Last year, Medan and other cities, including Semarang, experienced a surprising fall in NO2 and HC, only for Medan’s HC level to skyrocket in 2016.
“Last year, the HC level in Medan was still below the safety threshold,” said the ministry’s environmental pollution and damage control director general, MR Karliansyah.
He attributed Medan’s high levels of toxic substances to vehicle emissions, particularly from diesel-powered vehicles. Karliansyah pointed out that almost all gasoline-powered vehicles tested by the ministry in Medan had a sulfur content that complied with the nationally adopted international standard of EURO II on emissions from motor vehicles, which requires automobiles to use fuel with a sulfur content of no more than 500 parts per million (ppm).
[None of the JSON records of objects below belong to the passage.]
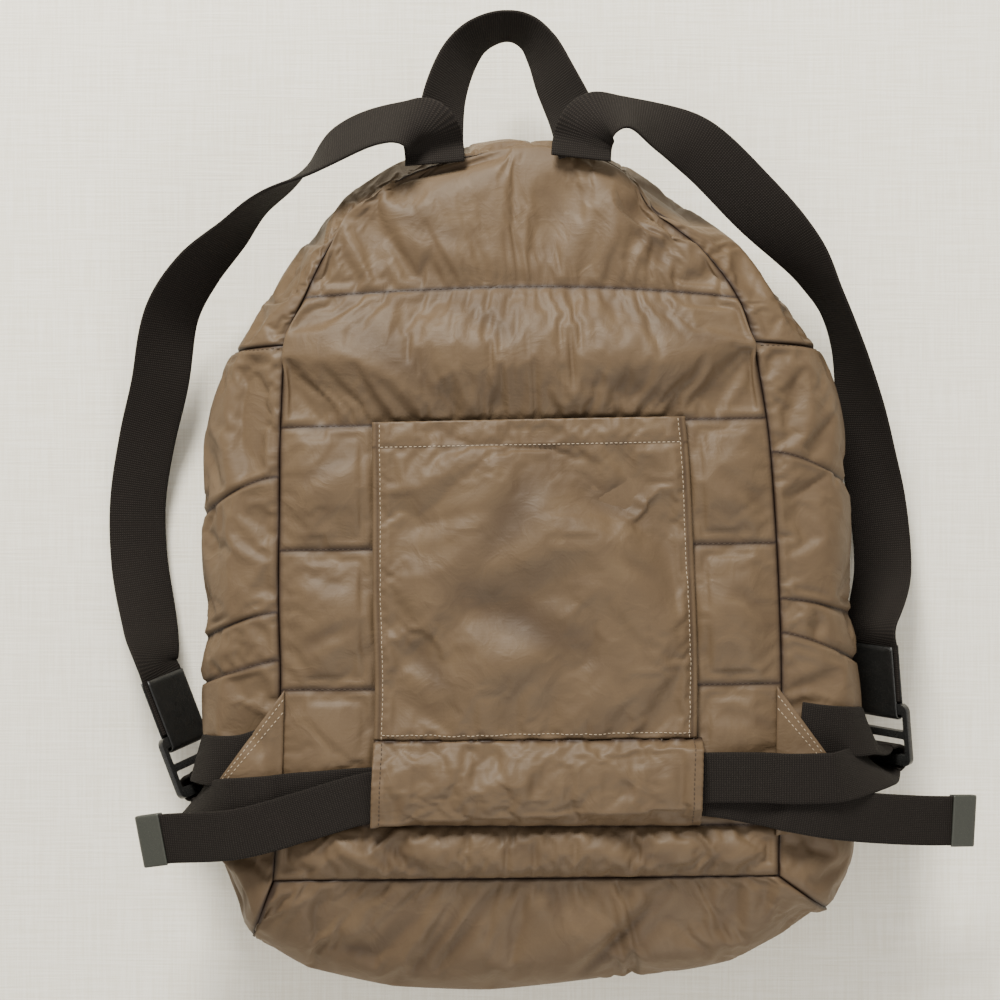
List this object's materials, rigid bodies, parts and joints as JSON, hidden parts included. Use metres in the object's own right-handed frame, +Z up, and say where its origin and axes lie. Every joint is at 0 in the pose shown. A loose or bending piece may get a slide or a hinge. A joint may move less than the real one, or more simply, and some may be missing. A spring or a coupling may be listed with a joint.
{
  "type": "quilted puffer backpack",
  "caption": "Padded backpack lying on its front, with a quilted back panel, a flat back pocket, webbing shoulder straps on ladder-lock sliders and a carry handle.",
  "frame": {"origin": "on the surface it lies on, under the middle of its outline", "axes": "+Z up out of the back panel, +Y towards the carry handle at the bag's top, +X towards the right shoulder strap as seen from above"},
  "size_m": [0.4523, 0.5002, 0.0959],
  "materials": {
    "nylon": "taupe woven nylon with a soft sheen, quilted over fill",
    "webbing": "black woven webbing, matte",
    "patch": "smooth black coated fabric, slightly glossy",
    "plastic": "black moulded plastic, satin",
    "tab": "grey-green coated fabric",
    "zip": "dark woven tape with moulded teeth"
  },
  "bodies": {
    "root": {"back_panel": "nylon", "front_panel": "nylon", "gusset_left": "nylon", "gusset_right": "nylon", "top_gusset_back": "nylon", "top_gusset_front": "nylon", "zip": "zip", "bottom_panel": "nylon", "back_pocket": "nylon", "strap_sleeve": "nylon", "wing_left": "nylon", "wing_right": "nylon", "shoulder_strap_left": "webbing", "shoulder_strap_right": "webbing", "handle": "webbing", "lower_strap_left": "webbing", "lower_strap_right": "webbing", "strap_patch_left": "patch", "strap_patch_right": "patch", "slider_left": "plastic", "slider_right": "plastic", "end_tab_left": "tab", "end_tab_right": "tab"}
  },
  "joints": []
}
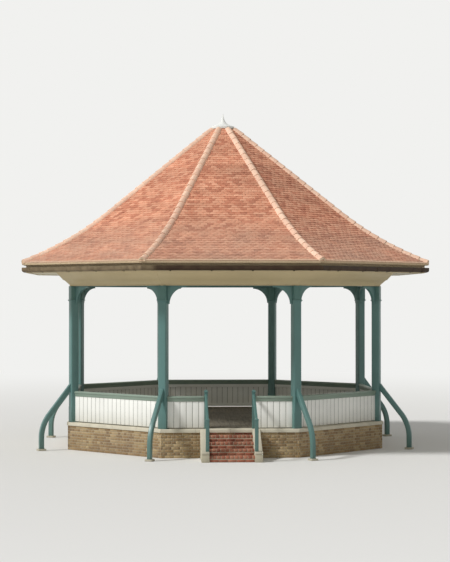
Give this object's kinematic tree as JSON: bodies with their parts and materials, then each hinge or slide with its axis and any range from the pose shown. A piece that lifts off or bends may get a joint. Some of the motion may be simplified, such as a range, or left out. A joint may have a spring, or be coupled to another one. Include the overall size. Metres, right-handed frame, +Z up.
{
  "type": "bandstand",
  "caption": "Octagonal park bandstand: raised brick base with steps, timber posts and struts, boarded balustrades and a bell-cast plain tile roof.",
  "frame": {"origin": "on the ground at the centre of the plan, which is the bottom centre of the bounding box", "axes": "+Z up; -Y out through the front bay and down the steps; +X to the right as the steps are faced"},
  "size_m": [11.085, 11.085, 9.3959],
  "materials": {
    "stock_brick": "matte",
    "red_brick": "matte",
    "pale_stone": "matte",
    "floor_boards": "weathered",
    "teal_paint": "satin paint",
    "white_paint": "satin paint",
    "rail_paint": "satin paint",
    "cream_paint": "satin paint",
    "gutter_paint": "gloss paint",
    "bare_timber": "sawn",
    "clay_tile": "matte",
    "hip_tile": "matte",
    "lead": "matte paint"
  },
  "bodies": {
    "root": {"base": "stock_brick", "stone_edge": "pale_stone", "floor_deck": "floor_boards", "step_1": "red_brick", "step_2": "red_brick", "step_3": "red_brick", "step_4": "red_brick", "cheeks": "pale_stone", "cheek_caps": "pale_stone", "newels": "teal_paint", "handrails": "teal_paint", "post_1": "teal_paint", "post_2": "teal_paint", "post_3": "teal_paint", "post_4": "teal_paint", "post_5": "teal_paint", "post_6": "teal_paint", "post_7": "teal_paint", "post_8": "teal_paint", "struts": "teal_paint", "strut_pads": "pale_stone", "panel_front": "white_paint", "panel_1": "white_paint", "panel_2": "white_paint", "panel_3": "white_paint", "panel_4": "white_paint", "panel_5": "white_paint", "panel_6": "white_paint", "panel_7": "white_paint", "top_rails": "rail_paint", "ring_beam": "teal_paint", "brackets": "teal_paint", "cornice": "cream_paint", "soffit": "cream_paint", "fascia": "cream_paint", "gutter": "gutter_paint", "ceiling": "cream_paint", "ceiling_ribs": "teal_paint", "tie_beams": "bare_timber", "king_post": "bare_timber", "hip_rafters": "bare_timber", "roof_face_1": "clay_tile", "roof_face_2": "clay_tile", "roof_face_3": "clay_tile", "roof_face_4": "clay_tile", "roof_face_5": "clay_tile", "roof_face_6": "clay_tile", "roof_face_7": "clay_tile", "roof_face_8": "clay_tile", "hip_tiles": "hip_tile", "lead_cap": "lead", "finial": "lead"}
  },
  "joints": []
}
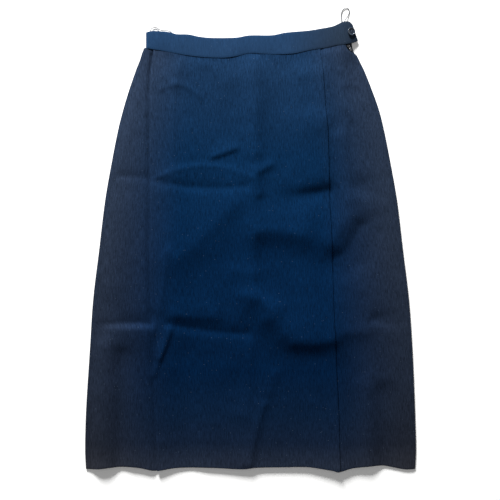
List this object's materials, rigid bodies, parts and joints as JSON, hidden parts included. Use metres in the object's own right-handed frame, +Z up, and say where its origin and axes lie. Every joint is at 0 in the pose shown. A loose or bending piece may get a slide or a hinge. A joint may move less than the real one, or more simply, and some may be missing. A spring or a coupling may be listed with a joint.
{
  "type": "pencil skirt laid flat",
  "caption": "Wool pencil skirt lying flat on its back, with a pleated front, a side zip, a buttoned waistband tab and hanger loops.",
  "frame": {"origin": "on the surface that the skirt lies on, under the middle of its outline, with the hanger loops left out", "axes": "+Z up from that surface, +Y from the hem to the waistband, +X to the right as the skirt is seen from above"},
  "size_m": [0.5776, 0.8103, 0.0131],
  "materials": {
    "cloth": "fine wool twill, soft and matt with a slight nap",
    "band_cloth": "the same twill over a stiffener, pressed flat",
    "button": "dark polished button with a raised rim",
    "zip_tape": "closely woven polyester tape",
    "zip_metal": "nickel plated, lightly rubbed",
    "loop_cord": "thin satin cord"
  },
  "bodies": {
    "skirt": {"back": "cloth", "front": "cloth", "waistband": "band_cloth", "button": "button", "zip_tape": "zip_tape", "zip_slider": "zip_metal", "hanger_loop_left": "loop_cord", "hanger_loop_right": "loop_cord"},
    "pull": {"zip_pull": "zip_metal"}
  },
  "joints": [
    {"name": "zip_pull_swing", "type": "hinge", "parent": "skirt", "child": "pull", "pos_m": [0.172, 0.349, 0.00415], "axis": [-0.848, -0.5299, 0], "range_deg": [0, 90]}
  ]
}
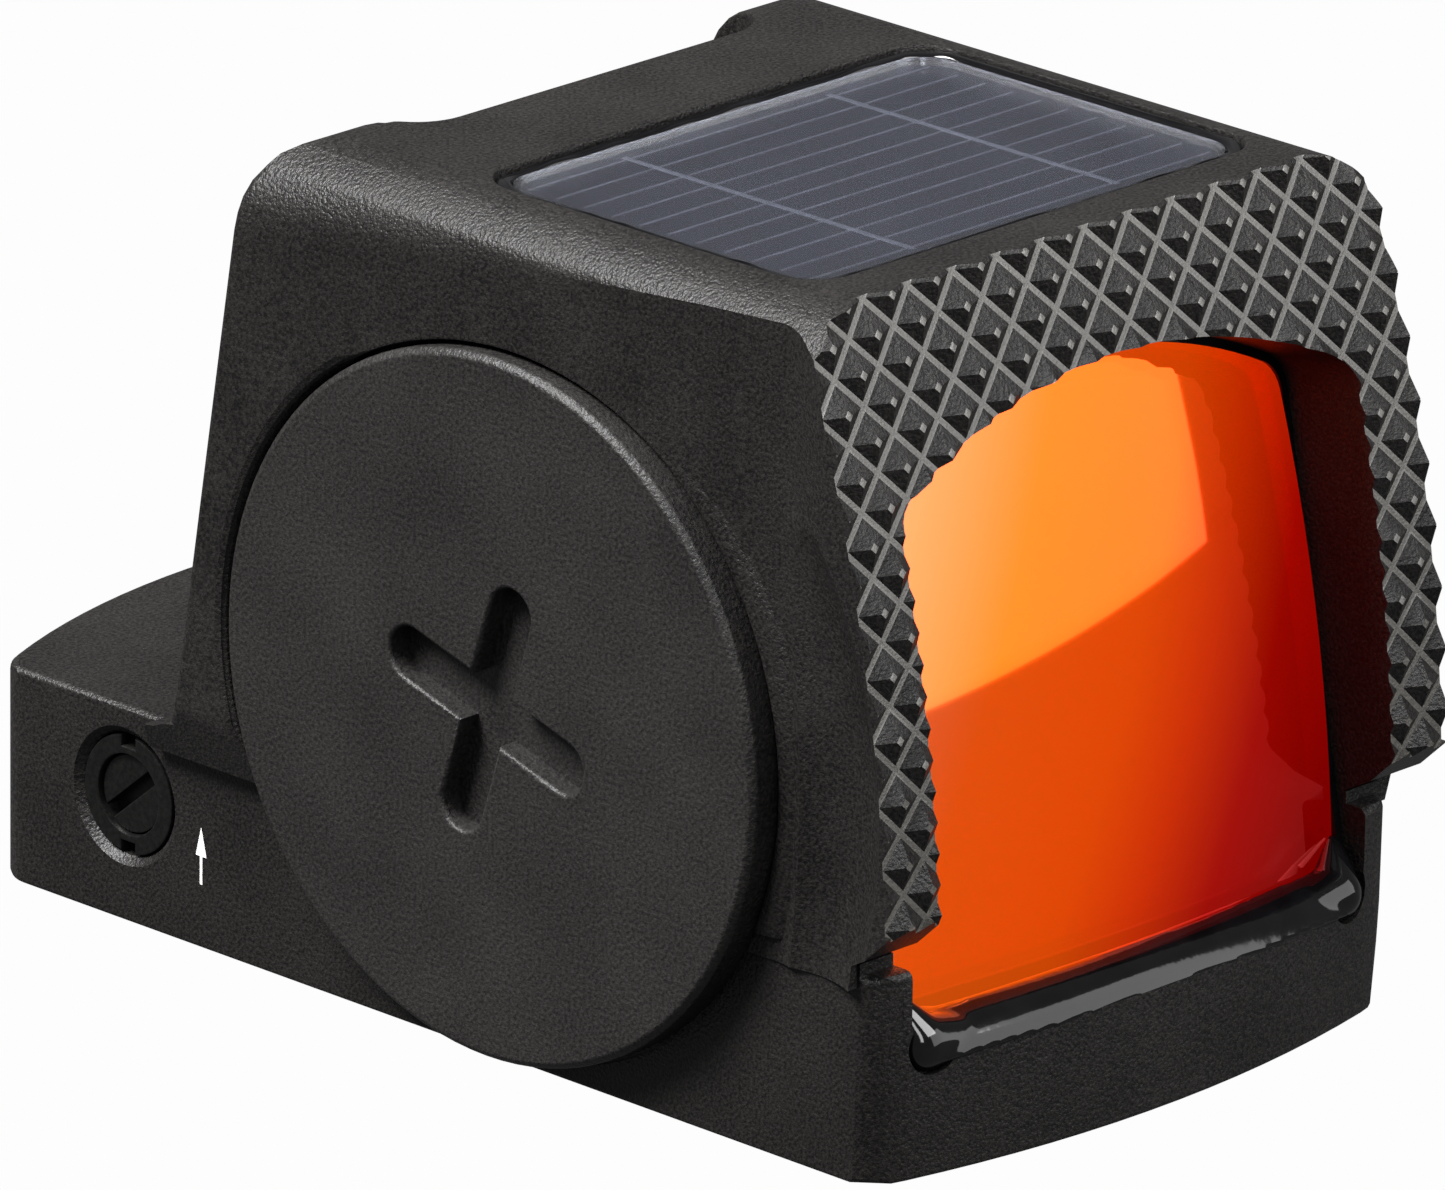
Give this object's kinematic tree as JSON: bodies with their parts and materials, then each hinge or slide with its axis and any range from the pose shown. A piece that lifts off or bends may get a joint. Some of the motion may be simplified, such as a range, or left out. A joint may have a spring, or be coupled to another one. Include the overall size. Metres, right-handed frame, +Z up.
{
  "type": "red dot finder",
  "caption": "Compact hooded reflex finder with a tilted coated lens, solar panel on the roof, side battery cap, adjusters and brightness buttons.",
  "frame": {"origin": "centre of the mounting face on the underside of the base, midway between its sides, on the lateral axis just ahead of the mounting screws", "axes": "+Y is the direction the user looks, from the rear deck to the lens; +X is the user's right, the battery cap's side; +Z is up from the mounting face"},
  "size_m": [0.0263, 0.0426, 0.0278],
  "materials": {
    "anodised_aluminium": "fine bead-blasted black anodising",
    "cap_aluminium": "fine bead-blasted black anodising",
    "coated_glass": "polished, red reflective coating",
    "clear_glass": "polished",
    "black_sealant": "glossy cured sealant",
    "panel_glass": "polished cover glass",
    "silicon_cell": "dark blue-grey cell with fine grid lines",
    "flex_film": "amber polyimide film",
    "nitrile_rubber": "smooth",
    "nickel_steel": "nickel plated",
    "spring_brass": "gold plated",
    "blackened_steel": "black oxide",
    "machined_alloy": "machined",
    "circuit_laminate": "green solder mask",
    "chip_resin": "moulded",
    "led_resin": "clear red",
    "key_rubber": "matt silicone",
    "cover_steel": "black coated"
  },
  "bodies": {
    "body": {"housing": "anodised_aluminium", "lens_front": "coated_glass", "lens_rear": "clear_glass", "lens_sealant": "black_sealant", "solar_glass": "panel_glass", "solar_cell": "silicon_cell", "solar_gasket": "black_sealant", "solar_flex": "flex_film", "negative_contact": "spring_brass", "positive_contact": "spring_brass", "windage_ring": "blackened_steel", "windage_o_ring": "nitrile_rubber", "carriage_spring": "nickel_steel", "emitter_window": "clear_glass", "emitter_flex": "flex_film", "main_board": "circuit_laminate", "controller_chip": "chip_resin", "button_board": "circuit_laminate", "dome_switches": "nickel_steel", "button_bezel": "anodised_aluminium", "bottom_cover": "cover_steel", "cover_gasket": "nitrile_rubber", "cover_screws": "blackened_steel"},
    "cell_group": {"cap_o_ring": "nitrile_rubber", "coin_cell": "nickel_steel", "cell_spring": "spring_brass"},
    "cap": {"battery_cap": "cap_aluminium"},
    "windage_adjuster": {"windage_screw": "blackened_steel"},
    "carriage": {"windage_carriage": "machined_alloy"},
    "elevation_adjuster": {"elevation_screw": "blackened_steel", "elevation_clip": "nickel_steel"},
    "emitter": {"emitter_block": "machined_alloy", "led_emitter": "led_resin"},
    "up_key": {"up_button": "key_rubber"},
    "down_key": {"down_button": "key_rubber"}
  },
  "joints": [
    {"name": "cap_lift", "type": "slide", "parent": "body", "child": "cell_group", "axis": [1, 0, 0], "range_m": [0, 0.00225]},
    {"name": "cap_turn", "type": "hinge", "parent": "cell_group", "child": "cap", "pos_m": [0.0125, 0.00175, 0.01195], "axis": [1, 0, 0], "range_deg": [0, 1080]},
    {"name": "windage_turn", "type": "hinge", "parent": "body", "child": "windage_adjuster", "pos_m": [0.011, -0.0155, 0.00425], "axis": [1, 0, 0], "range_deg": [-360, 360]},
    {"name": "carriage_slide", "type": "slide", "parent": "body", "child": "carriage", "axis": [1, 0, 0], "range_m": [-0.00035, 0.00035], "deforming": ["carriage_spring"]},
    {"name": "elevation_turn", "type": "hinge", "parent": "carriage", "child": "elevation_adjuster", "pos_m": [-0.0005, -0.01835, 0.006], "axis": [0, 0, 1], "range_deg": [-360, 360]},
    {"name": "emitter_slide", "type": "slide", "parent": "carriage", "child": "emitter", "axis": [0, 0, 1], "range_m": [-0.0003, 0.0003]},
    {"name": "up_press", "type": "slide", "parent": "body", "child": "up_key", "axis": [1, 0, 0], "range_m": [0, 0.0003], "stiffness_N_per_m": 1500, "deforming": ["dome_switches"]},
    {"name": "down_press", "type": "slide", "parent": "body", "child": "down_key", "axis": [1, 0, 0], "range_m": [0, 0.0003], "stiffness_N_per_m": 1500, "deforming": ["dome_switches"]}
  ],
  "couplings": [
    {"joint": "cap_turn", "follows": "cap_lift", "rad_per_m": 8376.7},
    {"joint": "windage_turn", "follows": "carriage_slide", "rad_per_m": -17950},
    {"joint": "elevation_turn", "follows": "emitter_slide", "rad_per_m": -20942}
  ]
}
Sulfur is a natural component in crude oil that is present in gasoline and diesel unless removed. Sulfur in gasoline impairs the effectiveness of emission control systems and contributes to air pollution. A high sulfur content in fuel can lead to an increase in the number of people suffering from air pollution-related diseases.
More than 50 percent of the diesel-powered vehicles tested in Medan did not match the EURO II standard for sulfur.
“There is still diesel that contains a sulfur content of up to 1,100 ppm,” Dasrul said.
Besides the high level of HC, Medan also recorded a higher PM level than other cities for the PM10 category.
Its PM10 level almost reached 140, barely below the safety threshold of 150.
“This is [hardly surprising], because our streets are still dusty, unlike those in Europe,” said Dasrul.
As for CO, the highest level was recorded in Central Jakarta, while neighboring West Jakarta had the highest level of NO2.
Batam, meanwhile, recorded the highest level of SO2, which is emitted mostly from industrial facilities and power plants, beating other big cities like Jakarta, Medan and Semarang.
Dasrul said most of the hazardous substances came from vehicles, which constituted 70 percent of city pollutants.
Therefore, the ministry has long been lobbying for the country to adopt stricter standards for emissions from motor vehicles in a bid to move away from cheap and dirty fuel to higher-grade variants.
As of now, Indonesia is the only country in the world to still use gasoline of the research octane number (RON) 88 specification, which is of low quality and high in sulfur, in part because its refineries are not capable of producing high-quality gasoline with a low sulfur content.
Phasing out dirty fuel is in line with the government’s plan to adopt EURO IV, which requires automobiles to use fuel with a sulfur content no higher than 50 ppm.
“We can’t blame the regional administration, because policies on the quality of fuel are from the central government. That’s why we are fighting for our standard to be raised to EURO IV,” said Dasrul.
The program measured five hazardous substances: particulate molecules (PM), or dust particles with a diameter of less than 10 microns; carbon dioxide ( CO2 ); hydrocarbon (HC); sulfur dioxide ( SO2 ); and nitrogen dioxide ( NO2 ).
1. CO2 is produced by the exhaust of motor vehicles. It causes poisoning and infections.
Worst cities: 1. Central Jakarta, 2. Manado, 3. Gorontalo
2. NO2 is produced particularly by manufacturing facilities. It causes bronchitis, inflammation, reduced immune response, and may have effects on the heart.
Worst cities: 1. West Jakarta, 2. Batam, 3. Semarang
3. HC is usually produced by the use of benzene and petroleum. It causes poisoning if swallowed or inhaled, lung cancer and respiratory infections.
Worst cities: 1. Medan, 2. Surakarta, 3. Batam
4. PM emissions consist of very small liquid and solid particles floating in the air from motor vehicles, wood burning, dust from construction and wildfires. The greatest concern to public health are the particles small enough to be inhaled into the deepest parts of the lungs.
Worst cities: 1. Medan, 2. Yogyakarta, 3. Denpasar
5. SO2 emissions are produced by industrial processes. The substance can cause corneal haze, breathing difficulties, eye irritations and premature death.